Morir  viviendo  porque  muere  quien  debe morir, el cuerpo, y vive quien ya empezó a vivir con el cuerpo, el espíritu. Vivir muriendo, porque la vida física se acaba y la vida en su sentido completo exige la muerte de todo monopolio de lo corporal sobre la existencia, de modo que con la muerte paulatina citada antes, se van eliminando los obstáculos para que el espíritu fecunde la vida.



Sólo una muerte que se presenta como un muro intraspasable hace perder sentido a la vida. Esta tenderá a resolverse en sí misma, endureciendo a la larga su entorno con una costra de angustia que impide los destellos de luz de la muerte sobre la vida. Se vuelve amarga (“¡O muerte cuan amargo es tu recuerdo!” dice la Biblia) y se convierte como en un taladro de la existencia, dejando la vida en una horizontalidad monótona.



Entonces la muerte se ridiculiza, se minimiza, se torna un tema desagradable y hasta peligroso. Por el contrario, si la muerte es parte   del   flujo   de   la   vida,   acaba   por protegerla y defenderla. Deja de ser un absurdo al que está sometida la vida y se supera el encerramiento total del ser, cuando se abre a la trascendencia de Dios.
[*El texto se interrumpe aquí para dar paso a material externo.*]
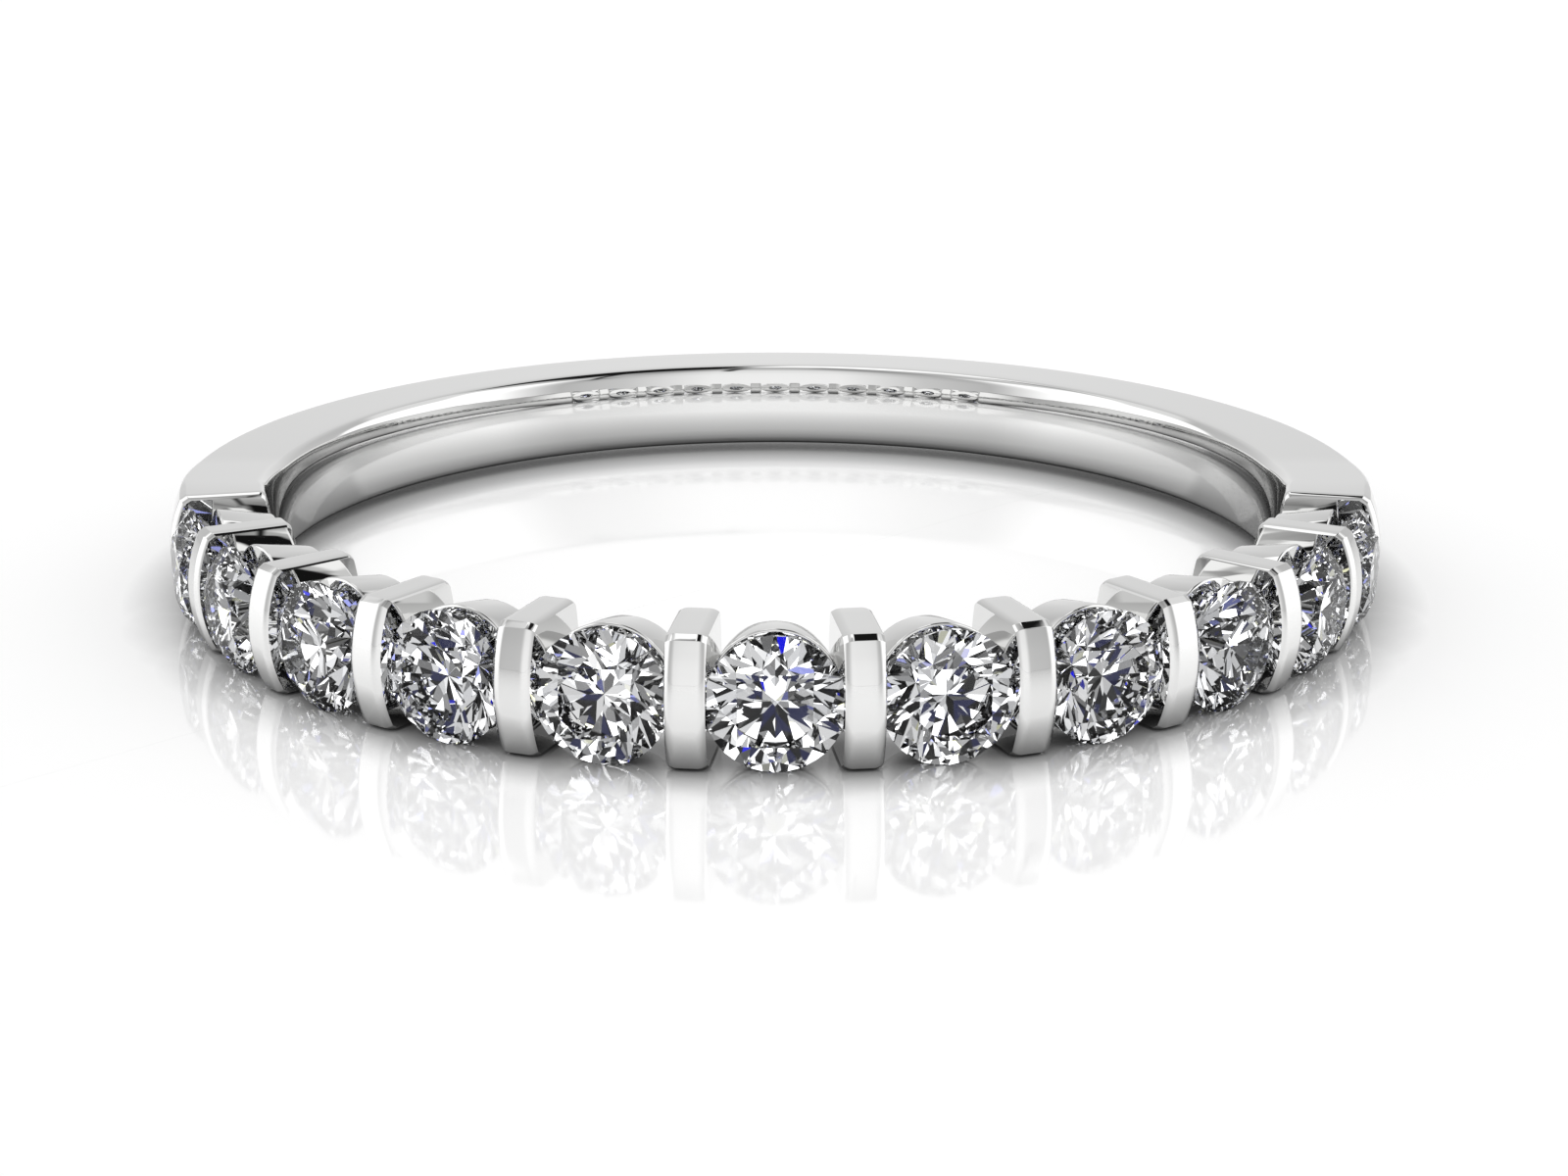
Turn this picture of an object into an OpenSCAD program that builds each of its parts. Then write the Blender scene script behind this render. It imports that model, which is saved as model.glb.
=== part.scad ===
// Half eternity ring: a white metal band whose head is a row of cross bars that share round
// brilliant stones between them, with a cone-shaped cup behind each stone.
// Millimetres. The finger's axis is +Z, the band lies on z = 0 and its head faces -Y.

/* [Finger hole] */
// Diameter of the finger hole at its narrowest, half way across the band
hole_d = 17.3; // [16.8:0.1:18]
// Radius of the comfort curve across the inside of the band
comfort_r = 4; // [3:0.1:8]

/* [Band] */
// Width of the head along the finger, which is also the height of the bars
head_w = 2; // [2:0.02:2.4]
// Width of the shank along the finger, behind the shoulders
shank_w = 1.66; // [1.4:0.02:1.9]
// Radial thickness of the band, half way across it
band_t = 1.73; // [1.65:0.01:2]
// Radius of the dome across the outside of the band
dome_r = 2.1; // [1.6:0.1:4]
// How far before the finger's axis each shoulder begins to narrow
shoulder_front = 1.9; // [1:0.1:2.2]
// How far behind the finger's axis each shoulder reaches the width of the shank
shoulder_back = 0.6; // [0:0.1:4]
// Rounding of the shank's two inner edges
inner_round = 0.2; // [0.05:0.05:0.3]
// Rounding of the shank's two outer edges
outer_round = 0.1; // [0.05:0.05:0.2]

/* [Head] */
// Number of stones, with one bar more than that
stone_count = 11; // [7:2:11]
// Angle between neighbouring stones, seen along the finger
stone_step = 13.94; // [13.8:0.02:14.4]
// Thickness of a bar
bar_t = 0.58; // [0.5:0.02:0.7]
// Chamfer where a bar's domed outer end meets its flat sides
bar_chamfer = 0.04; // [0.02:0.01:0.15]

/* [Cups] */
// Diameter of a cup's rim, towards the stone
cup_rim_d = 1.92; // [1.7:0.02:1.94]
// Diameter of a cup's foot, at the finger hole
cup_foot_d = 1.62; // [1.4:0.02:1.7]
// Diameter of the light hole through a cup
cup_hole_d = 0.7; // [0.4:0.05:0.9]
// Depth of a cup's rim below the stone's girdle
cup_rim_depth = 0.37; // [0.2:0.01:0.45]

/* [Stones] */
// Diameter of a stone at its girdle
stone_d = 1.99; // [1.9:0.01:1.99]
// Distance of the girdle's outer edge from the finger's axis
girdle_r = 10.08; // [9.9:0.01:10.1]
// Diameter of the table, as a share of the stone's diameter
table_share = 0.57; // [0.5:0.01:0.65]
// Thickness of the girdle, as a share of the stone's diameter
girdle_share = 0.03; // [0.02:0.005:0.05]
// Slope of the bezel facets
crown_angle = 34.5; // [30:0.5:38]
// Slope of the pavilion main facets
pavilion_angle = 40.8; // [39:0.2:43]
// Share of the way from the table's edge to the girdle that the star facets cover
star_share = 0.5; // [0.4:0.05:0.6]
// Share of the way from the girdle to the culet that the lower girdle facets cover
lower_share = 0.78; // [0.6:0.02:0.85]
// Clearance between a stone and the metal around it
stone_gap = 0.03; // [0.02:0.01:0.05]

/* [Hidden] */
METAL = [0.86, 0.87, 0.88];
STONE = [0.9, 0.94, 1];
hole_r = hole_d / 2;
tip_r = hole_r + band_t;
stone_r = stone_d / 2;
mid_z = head_w / 2;
// How far each face of the shank lies inside the head's face
shank_step = (head_w - shank_w) / 2;
shoulder_rise = shank_step / (shoulder_front + shoulder_back);
shoulder_angle = atan(shoulder_rise);
// Angle of the outermost bars from the middle of the head
last_bar = stone_step * stone_count / 2;
// How far a rounding's circle stands past the faces that it joins
round_short = 0.01;
// How far cutting shapes reach past what they cut
reach = 2;
far = tip_r + reach;
girdle_t = girdle_share * stone_d;
// Radius of the edge between the dome and the head's flat faces
dome_edge_r = tip_r - dome_r + sqrt(dome_r ^ 2 - mid_z ^ 2);
$fn = 128;

function two_digits(i) = i < 10 ? str("0", i) : str(i);
function stone_name(i) = str("stone_", two_digits(i));
function stone_turn(i) = stone_step * (i - (stone_count + 1) / 2);
function bar_turn(i) = stone_step * (i - 1) - last_bar;

// Section of the head, from the finger hole outwards: comfort curve, flat faces, dome, chamfers
module head_section() {
    intersection() {
        polygon([
            [hole_r - reach, 0],
            [dome_edge_r - bar_chamfer, 0],
            [dome_edge_r - bar_chamfer + mid_z, mid_z],
            [dome_edge_r - bar_chamfer, head_w],
            [hole_r - reach, head_w],
        ]);
        translate([tip_r - dome_r, mid_z]) circle(dome_r);
        translate([hole_r + comfort_r, mid_z]) circle(comfort_r);
    }
}

// The whole band as one ring of the head's section
module blank() {
    rotate_extrude($fn = 256) head_section();
}

// What rounds one edge of the shank, turned about the finger's axis, between the shank's flat
// face and the arc of radius arc_r about arc_x: the comfort curve for the inner edge (side -1)
// and the dome for the outer edge (side 1). The rounding meets both a little short of tangent.
module edge_cutter(arc_x, arc_r, round_r, side) {
    inset = round_r - round_short;
    drop = shank_w / 2 - inset;
    across = side * sqrt((arc_r - inset) ^ 2 - drop ^ 2);
    centre = [arc_x + across, mid_z + drop];
    way = [across, drop] / (arc_r - inset);
    rotate_extrude($fn = 256) difference() {
        polygon([
            centre,
            centre + [0, reach / 2],
            centre + [side * reach, reach / 2],
            centre + way * reach,
        ]);
        translate(centre) circle(round_r);
    }
}

module both_edge_cutters() {
    edge_cutter(hole_r + comfort_r, comfort_r, inner_round, -1);
    edge_cutter(tip_r - dome_r, dome_r, outer_round, 1);
}

// The cutters along the level part of the shank, and tilted to follow the shoulder's slope
module upper_edge_cutters() {
    intersection() {
        both_edge_cutters();
        translate([-far, shoulder_back, -reach]) cube([2 * far, far, head_w + 2 * reach]);
    }
    translate([0, shoulder_back, head_w - shank_step])
        rotate([-shoulder_angle, 0, 0])
            translate([0, -shoulder_back, shank_step - head_w])
                intersection() {
                    both_edge_cutters();
                    translate([-far, shoulder_back - far, -reach])
                        cube([2 * far, far, head_w + 2 * reach]);
                }
}

// Seen from the side, the shank's faces slope inwards over the shoulders and then run level
module shank_side() {
    ahead = 4;
    past = shoulder_rise * (ahead - shoulder_front);
    rotate([90, 0, 90]) linear_extrude(height = 2 * far, center = true) polygon([
        [-ahead, -past],
        [shoulder_back, shank_step],
        [far, shank_step],
        [far, head_w - shank_step],
        [shoulder_back, head_w - shank_step],
        [-ahead, head_w + past],
    ]);
}

// Seen along the finger, the shank is what lies behind the middle of the two end bars
module shank_plan() {
    edge = far * [sin(last_bar), -cos(last_bar)];
    translate([0, 0, -reach]) linear_extrude(height = head_w + 2 * reach)
        polygon([[0, 0], edge, [far, far], [-far, far], [-edge[0], edge[1]]]);
}

// The space of the shank, with its sloping faces and rounded edges
module shank() {
    difference() {
        intersection() {
            shank_plan();
            shank_side();
        }
        upper_edge_cutters();
        translate([0, 0, head_w]) mirror([0, 0, 1]) upper_edge_cutters();
    }
}

// The space of one bar, at the middle of the head
module bar() {
    translate([-bar_t / 2, -far, -reach])
        cube([bar_t, far - hole_r + reach / 2, head_w + 2 * reach]);
}

// A shape drawn about +Z is laid along a stone's axis, with z = 0 at the girdle's outer edge
module along_stone(turn) {
    rotate([0, 0, turn]) translate([0, -girdle_r, mid_z]) rotate([90, 0, 0]) children();
}

// The outside of one cup, a cone that narrows towards the finger
module cup() {
    rim_z = -girdle_t - cup_rim_depth;
    foot_z = hole_r - girdle_r;
    spread = (cup_rim_d - cup_foot_d) / (rim_z - foot_z) / 2;
    over = reach / 4;
    translate([0, 0, foot_z - over]) cylinder(
        h = rim_z - foot_z + over,
        r1 = cup_foot_d / 2 - spread * over,
        r2 = cup_rim_d / 2,
        $fn = 96
    );
}

// The room that a stone and its light hole take from the metal: grooves in both bars, the
// seat in the cup and the hole behind it
module stone_room() {
    room_r = stone_r + stone_gap;
    hole_side = cup_hole_d / 2;
    seat_slope = tan(pavilion_angle);
    rotate_extrude($fn = 96) polygon([
        [0, hole_r - girdle_r - reach],
        [hole_side, hole_r - girdle_r - reach],
        [hole_side, -girdle_t - (room_r - hole_side) * seat_slope],
        [room_r, -girdle_t],
        [room_r, 0],
        [0, room_r * tan(crown_angle)],
    ]);
}

// The band is one piece of metal: the shank, the bars and the cups, cut for the stones
module band() {
    color(METAL) difference() {
        intersection() {
            blank();
            union() {
                shank();
                for (i = [1:stone_count + 1]) rotate([0, 0, bar_turn(i)]) bar();
                for (i = [1:stone_count]) along_stone(stone_turn(i)) cup();
            }
        }
        for (i = [1:stone_count]) along_stone(stone_turn(i)) stone_room();
    }
}

// Facets of a round brilliant, about +Z with the girdle's outer edge at z = 0.
// The girdle has four corners to each of the eight sides of the table.
SIDES = 8;
CORNERS = 4 * SIDES;
crown_rise = (1 - table_share) * tan(crown_angle);
pavilion_drop = tan(pavilion_angle);
table_flat = table_share * cos(180 / SIDES);
star_r = table_flat + star_share * (1 - table_flat);
lower_r = 1 - lower_share;

function around(r, angle, z) = [r * cos(angle), r * sin(angle), z];
// Height of the bezel and main facets' planes at a radius, half way between two of them
function bezel_z(r) = crown_rise - (r * cos(180 / SIDES) - table_share) * tan(crown_angle);
function main_z(r) = -2 * girdle_share - (1 - r * cos(180 / SIDES)) * pavilion_drop;
// Height at p of the plane through a, b and c
function plane_z(a, b, c, p) =
    let (n = cross(b - a, c - a)) a[2] - (n[0] * (p[0] - a[0]) + n[1] * (p[1] - a[1])) / n[2];
// A girdle corner near level z. Every second corner lies on the facet that runs from its two
// neighbours to the point at apex_r and apex_z, which four corners share.
function girdle_corner(j, z, apex_r, apex_z) = let (
    step = 360 / CORNERS,
    p = around(1, step * j, z),
    before = around(1, step * (j - 1), z),
    after = around(1, step * (j + 1), z),
    apex = around(apex_r, step * (4 * floor(j / 4) + 2), apex_z)
) j % 2 == 0 ? p : [p[0], p[1], plane_z(before, after, apex, p)];

module stone_at_origin() {
    step = 360 / SIDES;
    table = [for (i = [0:SIDES - 1]) around(table_share, step * i, crown_rise)];
    stars = [for (i = [0:SIDES - 1]) around(star_r, step * (i + 0.5), bezel_z(star_r))];
    upper = [for (j = [0:CORNERS - 1]) girdle_corner(j, 0, star_r, bezel_z(star_r))];
    under = [for (j = [0:CORNERS - 1])
        girdle_corner(j, -2 * girdle_share, lower_r, main_z(lower_r))];
    lower = [for (i = [0:SIDES - 1]) around(lower_r, step * (i + 0.5), main_z(lower_r))];
    culet = [[0, 0, -2 * girdle_share - pavilion_drop]];
    // Where each group starts in the list of points
    s = SIDES;
    u = 2 * SIDES;
    g = u + CORNERS;
    l = g + CORNERS;
    c = l + SIDES;
    polyhedron(
        points = stone_r * concat(table, stars, upper, under, lower, culet),
        faces = concat(
            [[for (i = [SIDES - 1:-1:0]) i]],
            [for (i = [0:SIDES - 1]) [i, (i + 1) % SIDES, s + i]],
            [for (i = [0:SIDES - 1]) [i, s + i, u + 4 * i, s + (i + SIDES - 1) % SIDES]],
            [for (i = [0:SIDES - 1], k = [0, 2]) [
                s + i,
                u + (4 * i + k + 2) % CORNERS,
                u + 4 * i + k + 1,
                u + 4 * i + k,
            ]],
            [for (j = [0:CORNERS - 1]) [
                u + j,
                u + (j + 1) % CORNERS,
                g + (j + 1) % CORNERS,
                g + j,
            ]],
            [for (i = [0:SIDES - 1], k = [0, 2]) [
                l + i,
                g + 4 * i + k,
                g + 4 * i + k + 1,
                g + (4 * i + k + 2) % CORNERS,
            ]],
            [for (i = [0:SIDES - 1]) [c, l + (i + SIDES - 1) % SIDES, g + 4 * i, l + i]]
        )
    );
}

// One stone in its place along the head, counted from the left end. It is turned about its own
// axis so that two edges of its table lie level.
module stone(i) {
    color(STONE) along_stone(stone_turn(i)) rotate([0, 0, 180 / SIDES]) stone_at_origin();
}

band();
for (i = [1:stone_count]) {
    stone(i);
}
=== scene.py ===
"""A half eternity ring of polished white metal, lying on its side on a pale floor.

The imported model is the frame. Its stones stay as they are and are given their finish here. Its band
is stood for by a finer one of the same sizes, with every edge rounded as a polisher leaves it.
Sizes are millimetres and degrees, and a finished mesh is scaled to metres.
"""

import logging
import math
from collections.abc import Callable, Sequence
from dataclasses import dataclass
from enum import Enum

import bmesh
import bpy
import numpy as np
from bpy.types import Camera, Material, Mesh, Node, NodeSocket as Socket, Object, World
from mathutils import Matrix, Vector


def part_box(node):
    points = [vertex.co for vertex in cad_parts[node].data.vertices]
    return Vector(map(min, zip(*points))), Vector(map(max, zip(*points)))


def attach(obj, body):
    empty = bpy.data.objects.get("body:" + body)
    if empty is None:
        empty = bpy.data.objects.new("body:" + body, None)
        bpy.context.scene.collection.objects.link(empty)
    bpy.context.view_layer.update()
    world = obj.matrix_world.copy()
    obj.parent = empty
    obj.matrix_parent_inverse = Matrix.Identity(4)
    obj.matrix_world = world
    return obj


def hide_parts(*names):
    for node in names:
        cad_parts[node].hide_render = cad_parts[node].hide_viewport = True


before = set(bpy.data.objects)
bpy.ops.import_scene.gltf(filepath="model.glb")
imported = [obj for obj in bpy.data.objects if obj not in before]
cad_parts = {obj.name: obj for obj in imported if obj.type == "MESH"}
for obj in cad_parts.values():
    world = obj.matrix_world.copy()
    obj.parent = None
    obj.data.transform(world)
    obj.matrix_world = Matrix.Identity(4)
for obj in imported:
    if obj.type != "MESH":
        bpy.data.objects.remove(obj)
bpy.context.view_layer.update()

log = logging.getLogger("ring")

MM = 0.001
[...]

“Nuestras vidas son los ríos que van a la mar que es el morir…” (Jorge Manrique). Ríos, caudales estancados o torrentosos, mansos o  turbulentos,  todos  caen  al  mar.  Allí  se acaba el tiempo, porque es el más allá, que no se puede medir desde acá aunque se intente mirar.



El problema está en que el otro lado o el más allá sólo lo puedo alcanzar desde más acá, a través   de   esos   ríos   de   minutos   y   de segundos, irrepetibles e irremplazables, que fluyen y se desgranan en los relojes, que desembocan en la muerte. Luego, no habrá más tiempo, es decir ya no contaremos con eso     con     lo     que     hemos     contado
 inseparablemente en la vida. Y hay que responder por cada minuto y por cada segundo.




De ahí que sea importante pensar en el valor del tiempo, no sólo de cara a la muerte, sino de  cara  a  la  vida.  No  podemos desperdiciarlo, malgastarlo sino considerar que “el tiempo es oro”.